Hate's Evolution
The antihero's hatred of man, particularly the man who had had a hand in genetically engineering his genes to produce a short chunky body as that of a pleb (the alternative and, to the reader's sensibilities, normal life span.) His father, the man who did this to him is of an ethereal ( tall, willowy, well shaped head with long limbs, hair, and much grace: a beautiful people) being, the immortals. They live many hundreds and in some cases thousands of yers. Subsequently, in their purview they see patterns over large spans of years with long playing intrigues in their outlook. Contrast this with the plebs' ordinary live span and their search for ordinary and immediate gratifications.
Our man Sam Harker was so cursed because his mother died while birthing him which incurred his father's undying hatred of him.

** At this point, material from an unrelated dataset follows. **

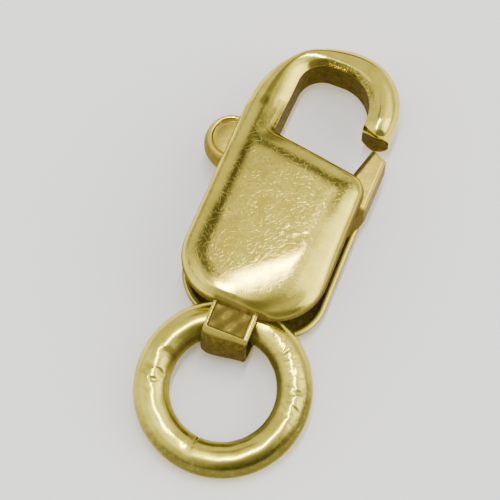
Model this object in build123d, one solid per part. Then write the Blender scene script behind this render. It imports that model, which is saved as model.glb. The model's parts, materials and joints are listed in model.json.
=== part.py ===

Consequently, his corrupted morals compel him to repulse close associations and to seek ways to exploit the gullible (and the not so gullible.)
Unwittingly Sam becomes a catalyst whose actions spur the elaborate underwater cities of the immortals to rise to the treacherous surface above the water line where an impossibly fertile jungle hellishlly teems with wild and toxic life forms that lean toward voratiousness, both to itself and the hapless.
The theme is mitigated in this dense novel by subplots which unfolds to reach the final unfurling of the various karmas.Hence, lies the fruits of the antipathies which fuel the storyline.
The pacing is slow and steady, yet some may rejoice in its plodding trek in the march toward solution.